§ Exercise: Collect from the data below each line with "parts".

§ Records shown:
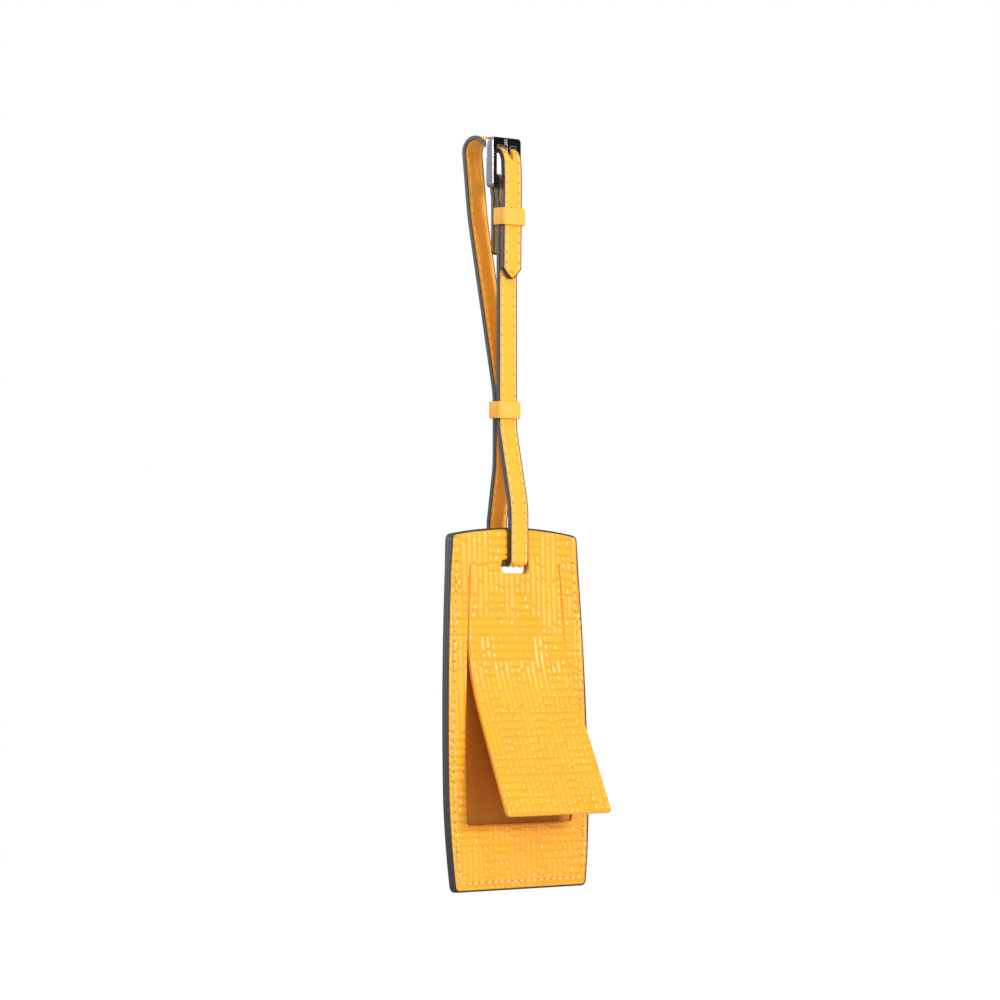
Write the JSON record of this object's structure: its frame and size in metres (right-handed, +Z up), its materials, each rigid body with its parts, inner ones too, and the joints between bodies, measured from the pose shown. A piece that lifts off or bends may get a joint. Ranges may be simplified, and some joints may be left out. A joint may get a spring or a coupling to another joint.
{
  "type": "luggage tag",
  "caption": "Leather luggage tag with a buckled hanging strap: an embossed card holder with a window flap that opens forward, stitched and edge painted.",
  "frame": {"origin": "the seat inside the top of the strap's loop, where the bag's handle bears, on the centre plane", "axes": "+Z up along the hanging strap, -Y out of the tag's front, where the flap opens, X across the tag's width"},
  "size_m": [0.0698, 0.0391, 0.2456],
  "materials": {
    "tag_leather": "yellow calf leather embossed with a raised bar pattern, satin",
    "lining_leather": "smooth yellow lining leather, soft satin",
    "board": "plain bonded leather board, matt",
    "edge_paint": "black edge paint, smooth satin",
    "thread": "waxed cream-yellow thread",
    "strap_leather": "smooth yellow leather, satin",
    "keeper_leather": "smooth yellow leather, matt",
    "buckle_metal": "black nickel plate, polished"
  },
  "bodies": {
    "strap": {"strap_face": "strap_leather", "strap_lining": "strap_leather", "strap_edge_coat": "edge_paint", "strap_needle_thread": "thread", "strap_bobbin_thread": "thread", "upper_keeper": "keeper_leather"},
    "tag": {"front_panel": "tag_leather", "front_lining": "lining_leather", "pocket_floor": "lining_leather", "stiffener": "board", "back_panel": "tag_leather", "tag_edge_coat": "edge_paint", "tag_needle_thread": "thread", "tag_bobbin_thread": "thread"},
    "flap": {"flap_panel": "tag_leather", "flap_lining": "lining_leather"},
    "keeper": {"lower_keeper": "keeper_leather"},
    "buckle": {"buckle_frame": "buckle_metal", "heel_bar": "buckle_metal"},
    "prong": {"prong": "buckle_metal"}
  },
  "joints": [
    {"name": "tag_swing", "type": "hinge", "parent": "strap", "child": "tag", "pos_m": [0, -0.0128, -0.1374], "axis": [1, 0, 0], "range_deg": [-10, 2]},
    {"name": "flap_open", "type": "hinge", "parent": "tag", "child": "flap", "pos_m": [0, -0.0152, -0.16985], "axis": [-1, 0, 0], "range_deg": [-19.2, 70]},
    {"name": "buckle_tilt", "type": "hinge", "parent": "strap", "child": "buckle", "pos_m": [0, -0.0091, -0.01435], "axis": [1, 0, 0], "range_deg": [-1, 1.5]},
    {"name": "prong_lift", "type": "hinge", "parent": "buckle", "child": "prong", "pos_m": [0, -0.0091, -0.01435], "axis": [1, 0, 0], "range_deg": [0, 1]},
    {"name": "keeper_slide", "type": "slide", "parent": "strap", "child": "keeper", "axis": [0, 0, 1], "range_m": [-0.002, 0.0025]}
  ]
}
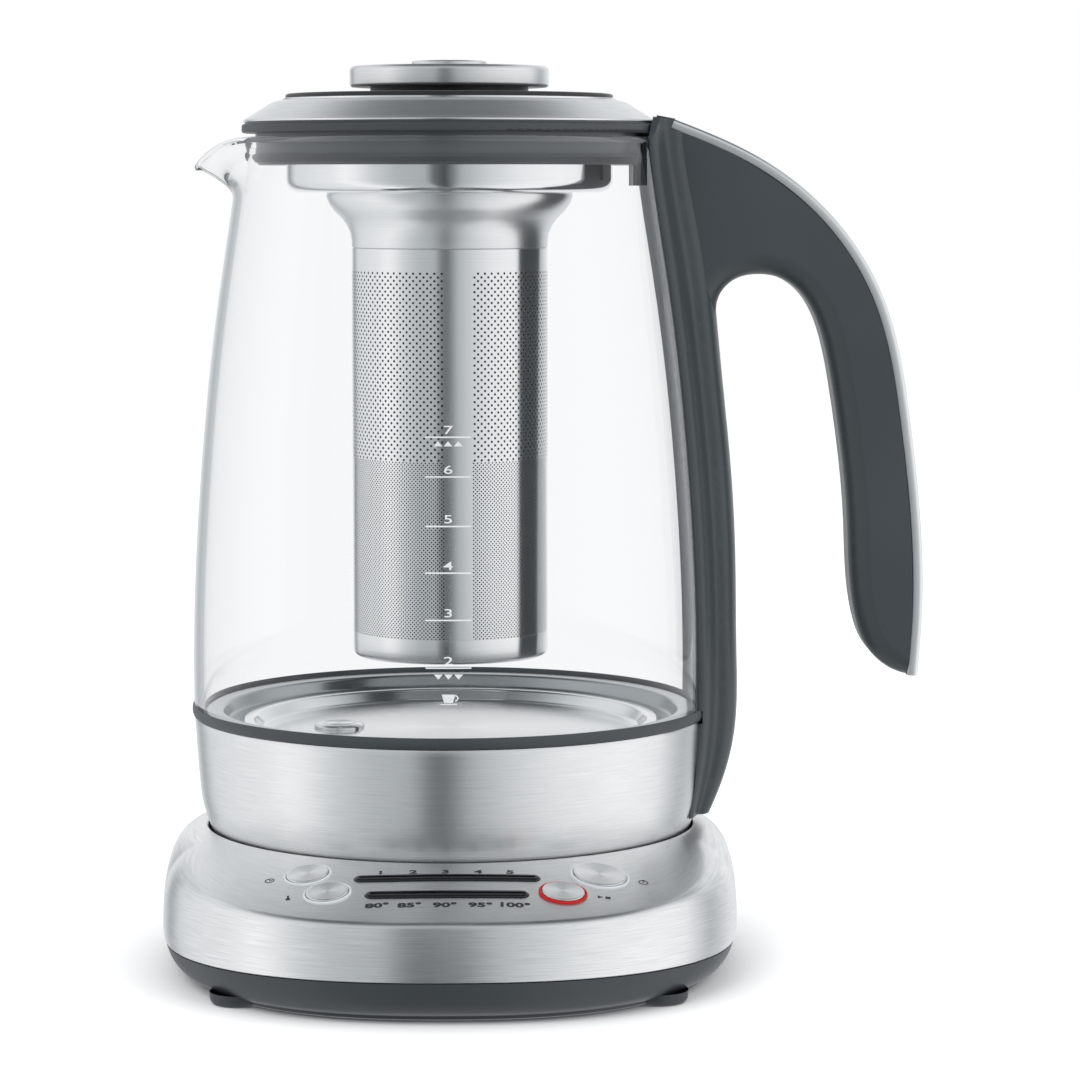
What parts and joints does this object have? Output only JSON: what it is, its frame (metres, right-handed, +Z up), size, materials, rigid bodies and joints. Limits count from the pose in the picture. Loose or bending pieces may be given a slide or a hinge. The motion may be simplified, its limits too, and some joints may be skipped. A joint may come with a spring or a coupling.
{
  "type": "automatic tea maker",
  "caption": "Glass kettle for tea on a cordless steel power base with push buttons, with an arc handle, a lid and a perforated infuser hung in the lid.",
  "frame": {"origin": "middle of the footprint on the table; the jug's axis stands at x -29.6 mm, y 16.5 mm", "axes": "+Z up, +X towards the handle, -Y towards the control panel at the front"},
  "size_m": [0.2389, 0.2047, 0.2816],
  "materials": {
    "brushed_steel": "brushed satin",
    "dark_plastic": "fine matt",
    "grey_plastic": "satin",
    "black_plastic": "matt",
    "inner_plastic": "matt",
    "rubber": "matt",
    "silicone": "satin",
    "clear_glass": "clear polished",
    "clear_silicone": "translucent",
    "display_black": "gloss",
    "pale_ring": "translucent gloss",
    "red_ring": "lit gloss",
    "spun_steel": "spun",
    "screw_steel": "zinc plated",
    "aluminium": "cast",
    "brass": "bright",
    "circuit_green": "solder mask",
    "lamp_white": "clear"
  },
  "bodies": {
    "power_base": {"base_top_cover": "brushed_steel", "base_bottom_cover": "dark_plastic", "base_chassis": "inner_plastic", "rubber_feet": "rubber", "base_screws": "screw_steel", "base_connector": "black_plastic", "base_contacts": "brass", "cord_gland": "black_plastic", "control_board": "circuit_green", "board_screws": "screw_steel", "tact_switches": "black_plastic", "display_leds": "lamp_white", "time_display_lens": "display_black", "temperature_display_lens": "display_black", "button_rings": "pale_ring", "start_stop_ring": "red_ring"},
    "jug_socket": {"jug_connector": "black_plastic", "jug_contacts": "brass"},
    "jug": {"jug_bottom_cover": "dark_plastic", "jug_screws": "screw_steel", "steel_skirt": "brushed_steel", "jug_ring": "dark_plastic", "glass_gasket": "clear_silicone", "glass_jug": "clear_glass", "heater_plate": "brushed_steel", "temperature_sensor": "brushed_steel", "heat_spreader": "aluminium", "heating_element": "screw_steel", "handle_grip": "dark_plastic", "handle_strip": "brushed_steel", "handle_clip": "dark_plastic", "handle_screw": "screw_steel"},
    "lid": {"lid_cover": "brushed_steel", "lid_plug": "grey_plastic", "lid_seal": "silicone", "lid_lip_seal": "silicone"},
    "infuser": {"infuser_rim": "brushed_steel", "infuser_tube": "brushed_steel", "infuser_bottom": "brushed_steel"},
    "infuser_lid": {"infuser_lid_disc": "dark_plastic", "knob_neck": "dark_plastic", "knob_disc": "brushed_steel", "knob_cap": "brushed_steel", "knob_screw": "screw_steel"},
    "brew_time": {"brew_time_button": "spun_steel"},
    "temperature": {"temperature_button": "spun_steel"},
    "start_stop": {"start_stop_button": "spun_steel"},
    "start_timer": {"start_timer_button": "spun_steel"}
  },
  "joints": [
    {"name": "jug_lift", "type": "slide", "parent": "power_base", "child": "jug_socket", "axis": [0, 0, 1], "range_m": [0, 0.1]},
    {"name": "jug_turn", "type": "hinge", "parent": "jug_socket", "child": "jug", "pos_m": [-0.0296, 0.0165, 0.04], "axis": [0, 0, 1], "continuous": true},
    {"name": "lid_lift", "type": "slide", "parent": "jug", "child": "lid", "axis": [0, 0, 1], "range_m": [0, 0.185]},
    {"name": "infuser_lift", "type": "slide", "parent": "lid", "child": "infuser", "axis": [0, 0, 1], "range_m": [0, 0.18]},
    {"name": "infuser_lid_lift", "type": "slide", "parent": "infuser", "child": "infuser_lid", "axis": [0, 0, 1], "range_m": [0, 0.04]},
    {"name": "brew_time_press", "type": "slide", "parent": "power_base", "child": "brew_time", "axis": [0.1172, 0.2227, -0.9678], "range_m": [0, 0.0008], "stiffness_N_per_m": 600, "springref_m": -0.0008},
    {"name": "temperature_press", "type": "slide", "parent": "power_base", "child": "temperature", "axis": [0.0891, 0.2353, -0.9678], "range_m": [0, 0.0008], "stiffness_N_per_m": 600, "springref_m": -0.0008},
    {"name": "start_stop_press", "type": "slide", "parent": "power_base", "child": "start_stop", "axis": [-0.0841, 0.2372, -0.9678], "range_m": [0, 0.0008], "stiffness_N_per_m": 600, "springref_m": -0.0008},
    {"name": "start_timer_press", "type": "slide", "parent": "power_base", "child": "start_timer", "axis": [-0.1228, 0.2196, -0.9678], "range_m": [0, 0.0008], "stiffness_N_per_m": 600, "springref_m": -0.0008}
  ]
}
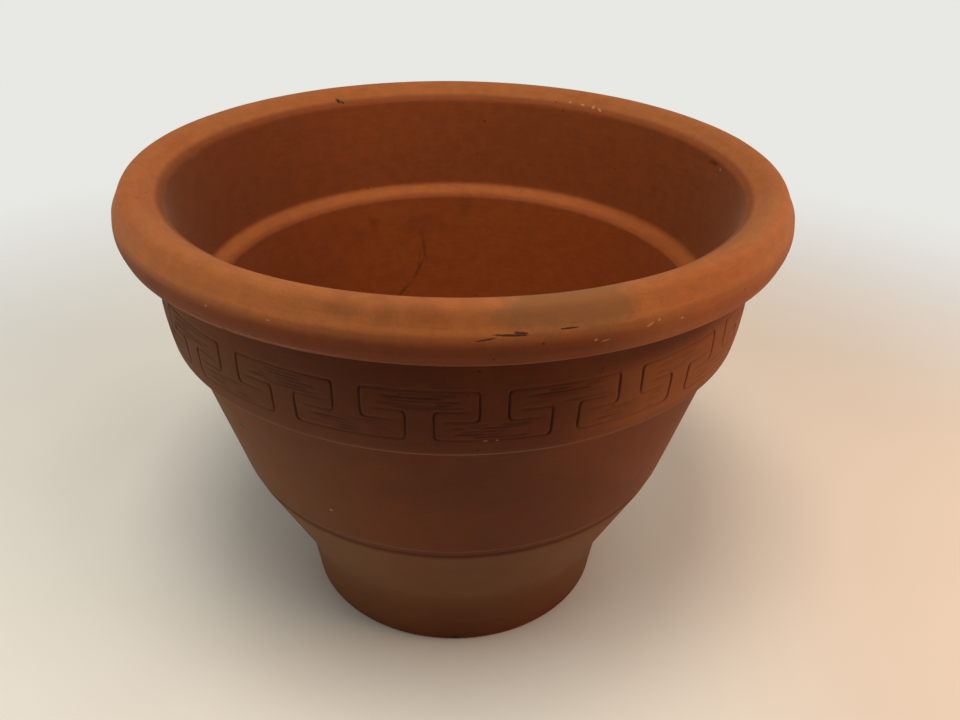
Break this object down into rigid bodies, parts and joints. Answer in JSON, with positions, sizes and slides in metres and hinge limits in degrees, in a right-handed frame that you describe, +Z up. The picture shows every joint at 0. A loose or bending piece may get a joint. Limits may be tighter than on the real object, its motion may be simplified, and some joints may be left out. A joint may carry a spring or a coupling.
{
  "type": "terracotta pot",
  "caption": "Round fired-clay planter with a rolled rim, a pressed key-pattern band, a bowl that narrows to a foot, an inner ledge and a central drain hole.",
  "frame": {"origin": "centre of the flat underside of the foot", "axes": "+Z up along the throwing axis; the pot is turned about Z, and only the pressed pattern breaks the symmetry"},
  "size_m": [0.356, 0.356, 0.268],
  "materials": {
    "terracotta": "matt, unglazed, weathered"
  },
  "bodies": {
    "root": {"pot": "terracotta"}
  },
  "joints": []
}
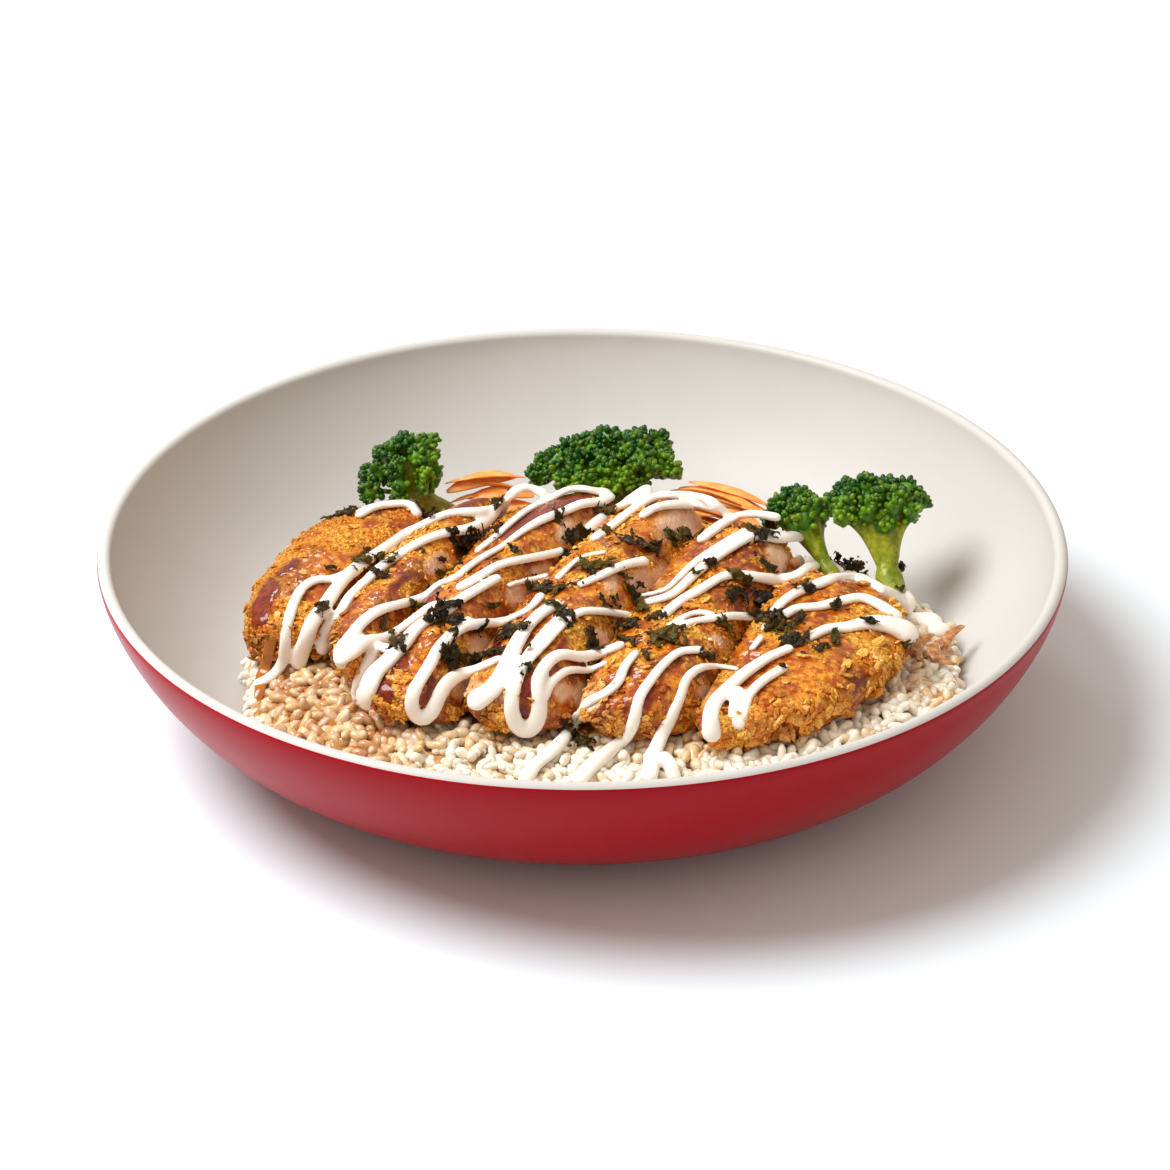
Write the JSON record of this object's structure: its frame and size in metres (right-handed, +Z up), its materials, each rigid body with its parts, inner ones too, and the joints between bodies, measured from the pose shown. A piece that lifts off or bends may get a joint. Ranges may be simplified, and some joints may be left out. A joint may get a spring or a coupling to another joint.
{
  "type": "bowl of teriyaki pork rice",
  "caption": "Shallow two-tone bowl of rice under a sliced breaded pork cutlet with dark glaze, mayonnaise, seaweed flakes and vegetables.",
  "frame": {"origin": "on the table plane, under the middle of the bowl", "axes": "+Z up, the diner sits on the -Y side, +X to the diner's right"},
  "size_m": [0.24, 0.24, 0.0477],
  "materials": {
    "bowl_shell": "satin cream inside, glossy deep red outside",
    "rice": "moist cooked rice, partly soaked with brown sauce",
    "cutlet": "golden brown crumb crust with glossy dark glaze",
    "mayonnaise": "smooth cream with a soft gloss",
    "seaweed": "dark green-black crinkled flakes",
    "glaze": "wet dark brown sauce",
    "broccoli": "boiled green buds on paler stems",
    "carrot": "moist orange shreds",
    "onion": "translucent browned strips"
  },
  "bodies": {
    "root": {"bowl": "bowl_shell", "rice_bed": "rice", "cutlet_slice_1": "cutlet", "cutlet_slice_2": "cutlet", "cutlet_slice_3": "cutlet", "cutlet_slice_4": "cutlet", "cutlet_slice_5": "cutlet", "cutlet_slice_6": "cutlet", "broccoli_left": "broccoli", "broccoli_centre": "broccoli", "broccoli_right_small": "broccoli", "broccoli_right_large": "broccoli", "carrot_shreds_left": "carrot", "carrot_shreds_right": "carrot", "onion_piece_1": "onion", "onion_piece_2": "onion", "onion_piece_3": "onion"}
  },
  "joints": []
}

§ Correct output:
Write the JSON record of this object's structure: its frame and size in metres (right-handed, +Z up), its materials, each rigid body with its parts, inner ones too, and the joints between bodies, measured from the pose shown. A piece that lifts off or bends may get a joint. Ranges may be simplified, and some joints may be left out. A joint may get a spring or a coupling to another joint.
What parts and joints does this object have? Output only JSON: what it is, its frame (metres, right-handed, +Z up), size, materials, rigid bodies and joints. Limits count from the pose in the picture. Loose or bending pieces may be given a slide or a hinge. The motion may be simplified, its limits too, and some joints may be skipped. A joint may come with a spring or a coupling.
Break this object down into rigid bodies, parts and joints. Answer in JSON, with positions, sizes and slides in metres and hinge limits in degrees, in a right-handed frame that you describe, +Z up. The picture shows every joint at 0. A loose or bending piece may get a joint. Limits may be tighter than on the real object, its motion may be simplified, and some joints may be left out. A joint may carry a spring or a coupling.
Write the JSON record of this object's structure: its frame and size in metres (right-handed, +Z up), its materials, each rigid body with its parts, inner ones too, and the joints between bodies, measured from the pose shown. A piece that lifts off or bends may get a joint. Ranges may be simplified, and some joints may be left out. A joint may get a spring or a coupling to another joint.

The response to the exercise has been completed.